La Sirena diventa schiuma di mare – Maria Papapietro

 
 
 
 
Io non so cosa esistesse prima di te.
La calma piatta del mare al mattino.
L’eterna dimenticanza
di Calipso sull’isola,
il tramonto spento
all’orizzonte.
 
 
 
 
 
 
Non puoi vivere
in quest’incuria degli oggetti,
il ticchettio dell’orologio
l’inutile circo
di gesti sempre uguali.
 
 
 
 
 
 
Tutto è pieno di vuoto
e tu raccogli margherite
stanche e rade,
beffarda nemesi
di quelle favole che
leggevo sul tuo divano,
rilegate in quel cartone
così puro e lucido.
Il cielo mi schiaccia
con la sua
limpidezza irreale
e la Sirena
diventa schiuma di mare.
 
 
 
 
 
 
Se siamo esseri mitologici
gemelli siamesi separati
ai primordi del mondo,
se quella cesura
è l’inizio della vita
il paradiso è ciò a cui
anelo
ma è anche morte.
 
(Maria Papapietro, L’oltre necessario, Delta 3 Edizioni, 2021)
 
 
 
 

Maria Papapietro, in pochi versi, riesce a intrecciare i sentimenti alla raffigurazione di un luogo atemporale, assoluto e terribile, che pone in opposizione amara con la serialità del quotidiano, con le basse frequenze di una realtà priva di prospettiva, disincantata: l’elemento naturale – sia esso un mare o un cielo quasi inumano, per la sua maestà – ricorre come segnale dell’oltre possibile e allo stesso tempo come limite della vita di ogni giorno; ed è in questo dissidio che la ricongiunzione a un’origine sacra e primordiale si confonde con un senso di annientamento dell’individuo, di ritorno doloroso ma accogliente a un “paradiso … (che) è anche morte”.

Questo desiderio dell’oltre originario scaturisce dalla presa di coscienza del sentimento, dalla possibilità avvolgente di un “tu” (“non so cosa esistesse prima di te”): prima di questo vi è “calma piatta” ed “eterna dimenticanza”, lo spegnersi della luce in uno stato di incoscienza, un esistere senza vivere; dopo tale risveglio, invece, vi è la piena consapevolezza che non si può “vivere / in quest’incuria degli oggetti”, ne “l’inutile circo / di gesti sempre uguali”.

Il mondo concreto e quotidiano appare “pieno di vuoto”, privo di una possibilità di prospettiva appagante di senso, dove le margherite raccolte non possono essere che “stanche e rade”, insufficienti, ben diverse da “quelle favole che / leggevo sul tuo divano”: il conflitto tra realtà circostante e potenzialità dell’oltre, vissuto con disinganno e amarezza, ma anche passione sentimentale, si incarna in questo dualismo tra quotidiano e “fiabesco”; il cielo materico “schiaccia / con la sua / limpidezza irreale” e “la Sirena”, in una concordanza amara tra la favola e la realtà, svanisce in “schiuma di mare”.

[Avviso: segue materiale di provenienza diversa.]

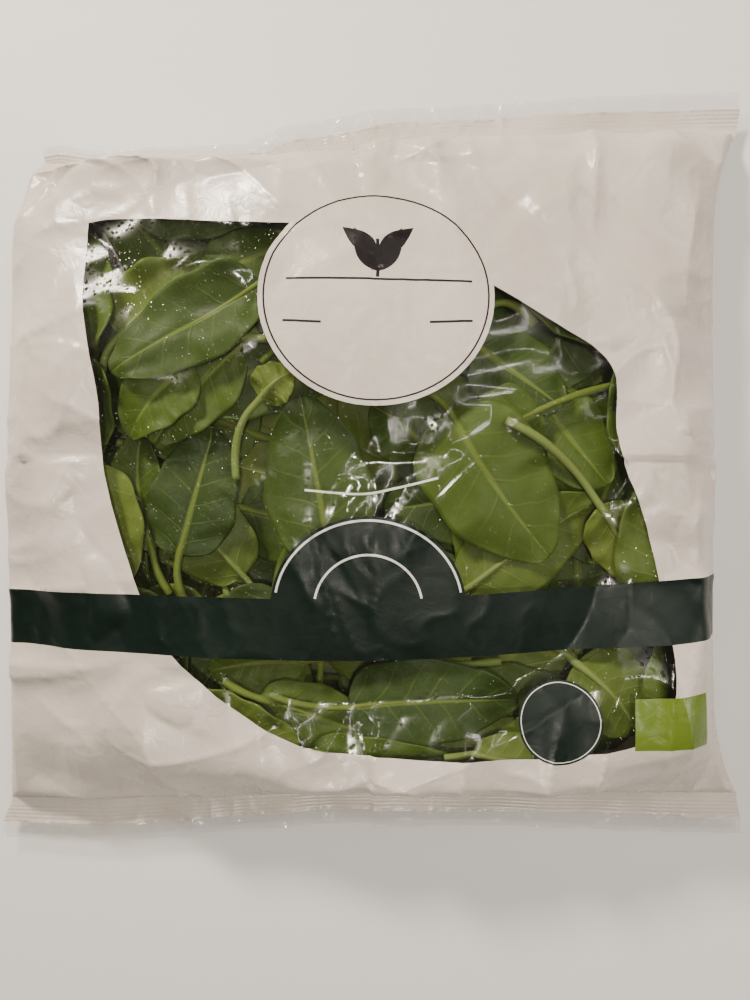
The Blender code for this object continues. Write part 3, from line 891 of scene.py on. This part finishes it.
def front_film_height(field, x, y):
    """The height of the creased front film at plan points."""
    u, v = bag_uv(x, y)
    fold = fold_height(u, v)
    pillow = pillow_height(u, v)
    over = envelope(field.top, 9)
    lifted = np.maximum(pillow, field.sample(over, x, y) + LEAF_GAP)
    near = np.maximum(np.abs(u), np.abs(v))
    free = smooth_step((1.0 - near) / 0.10)
    base = fold + (lifted - fold) * free + (pillow - fold) * (1 - free)
    end = smooth_step((np.abs(v) - 0.55) / 0.4)
    side = smooth_step((np.abs(u) - 0.6) / 0.35)
    pulls = folds(x, y * 0.30, 11, 0.019) * end * 0.0046
    pulls += folds(x * 0.45, y, 17, 0.022) * side * (1 - end) * 0.0034
    outer = 0.30 + 0.70 * np.maximum(end, side)
    broad = folds(x, y, 23, 0.052) * 0.0046 * outer + folds(x * 0.8, y, 31, 0.028) * 0.0024 * outer
    fine = folds(x, y, 29, 0.012) * 0.0006
    wrinkle = (pulls + broad + fine + crease_height(x, y)) * smooth_step((1.0 - near) / 0.035)
    height = base + wrinkle - 0.0030 * free
    floor = field.sample(envelope(field.top, 3), x, y) + 0.0011
    height = np.maximum(height, np.where(near < 0.93, floor, height))
    return height + crest_height(x, y) + GAP / 2 + FILM


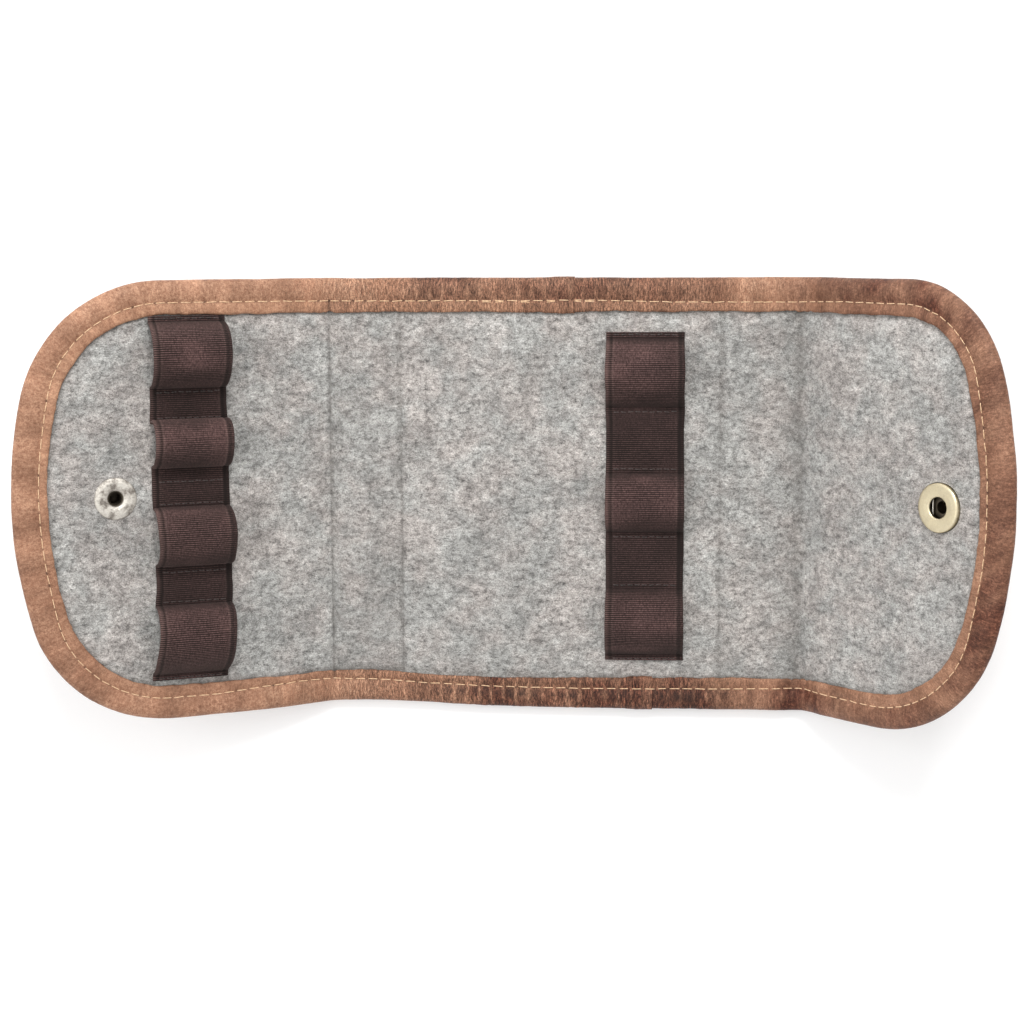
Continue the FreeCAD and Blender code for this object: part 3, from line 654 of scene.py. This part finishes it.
# Along each long edge, as (x, value): the strip's width, its width inside the stitching, and
# how dark the oiled leather is outside and inside the stitching.
BACK_WIDTH = (
    (-90, 9.0), (-60, 9.2), (-35, 8.9), (-12, 8.9), (-2, 9.2), (5, 9.2), (12, 8.9), (60, 9.0), (90, 9.3),
)
FRONT_WIDTH = ((-90, 9.1), (-50, 8.7), (-38, 8.1), (-15, 8.1), (0, 8.6), (24, 8.8), (90, 9.2))
BACK_FLANGE = (
    (-60, 3.2), (-40, 2.9), (-10, 2.9), (0, 3.3), (5, 3.3), (12, 2.9), (30, 2.5), (62, 2.5), (80, 3.1),
)
FRONT_FLANGE = (
    (-95, 3.2), (-82, 2.3), (-70, 1.9), (-58, 2.4), (-15, 2.4), (4, 3.0), (40, 3.0), (66, 2.7), (88, 3.3),
)
BACK_STAIN = (
    (-50, 0.0), (-41, 0.35), (-33, 0.7), (-27, 0.68), (-16, 0.45), (-3, 0.5), (5, 0.55), (16, 0.62),
    (36, 0.5), (42, 0.38), (48, 0.0), (56, 0.0), (61, 0.36), (70, 0.55), (88, 0.68),
)
FRONT_STAIN = (
    (-100, 0.15), (-88, 0.15), (-78, 0.0), (-66, 0.0), (-54, 0.2), (-35, 0.5), (-28, 0.65), (-22, 0.95),
    (24.6, 0.8), (24.8, 1.3), (35, 1.3), (42, 0.6), (48, 0.38), (61, 0.8), (74, 0.78), (80, 0.3), (90, 0.45),
)
RIGHT_STAIN = ((-50, 0.58), (-36, 0.82), (-18, 0.76), (0, 0.6), (20, 0.54), (44, 0.58), (54, 0.8))
BACK_INNER = ((-66, 0.0), (-58, 0.4), (-10, 0.35), (5, 0.5), (40, 0.45), (52, 0.15), (62, 0.5), (88, 0.6))
FRONT_INNER = (
    (-100, 0.3), (-82, 0.35), (-60, 0.45), (-30, 0.5), (-18, 0.82), (0, 0.88), (24.6, 0.72), (24.8, 0.95),
    (36, 0.8), (42, 0.45), (60, 0.6), (76, 0.45), (90, 0.35),
)


# Wrinkles across the strip where it bends, as (distance from the crease, depth).
A1_WRINKLES = ((-4.2, 0.1), (-1.6, 0.16), (0.9, 0.2), (3.4, 0.1))
B2_WRINKLES = ((-5, 0.15), (-2.3, 0.3), (0.3, 0.2), (2.8, 0.3), (5.5, 0.15))


def along_edges(x, y, back, front):
    """A value that changes along the two long edges."""
    return np.where(y > 0, np.interp(x, *zip(*back)), np.interp(x, *zip(*front)))


def strip_widths(x, y):
    """The strip's width, and its width inside the stitching, least at the middle of each end."""
    end = smooth((np.abs(x - 5) - 90) / 12) * smooth((45 - np.abs(y)) / 25)
    flange = along_edges(x, y, BACK_FLANGE, FRONT_FLANGE)
    return along_edges(x, y, BACK_WIDTH, FRONT_WIDTH), flange + (2.3 - flange) * end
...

Anche questo continuo richiamo agli “esseri mitologici” (Calipso, la Sirena, l’immagine dell’essere umano platonico separato in due metà all’origine del mondo) è un continuo logorare la serialità impersonale di ogni giorno, puntellandola di caratteristiche del sacro, in un continuo tentativo di farla precipitare in un altrove di senso terribile ma vissuto con partecipazione commossa: se questa “cesura” tra pieno e vuoto di senso corrisponde dolorosamente con “l’inizio della vita”, “il paradiso” di completa significazione, cura al disincanto del gesto “sempre uguale”, alla “calma piatta” e al “tramonto spento”, finisce per essere “anche morte”.

In ultima istanza: l’irrequietezza che indaga il reale, il disincanto dell’occhio attento a comprenderne ogni dissidio e contraddizione, la commossa ricerca di un altrove di senso possibile – appartengono dolorosamente alla vita, esperienza del reale che è disincanto e al contempo desiderio di ricerca – mentre il paradiso della completezza, della fine di ogni separazione, di un immobile giungere ad estrema destinazione – finiscono per appartenere in qualche modo alla morte, o meglio, alla fine dell’individuo. Amore e morte, disincanto e paradiso, calma piatta e continua necessità di indagine dell’esistere: sul limite di questi contrasti, il motore e la prospettiva di significato della parola dell’autrice.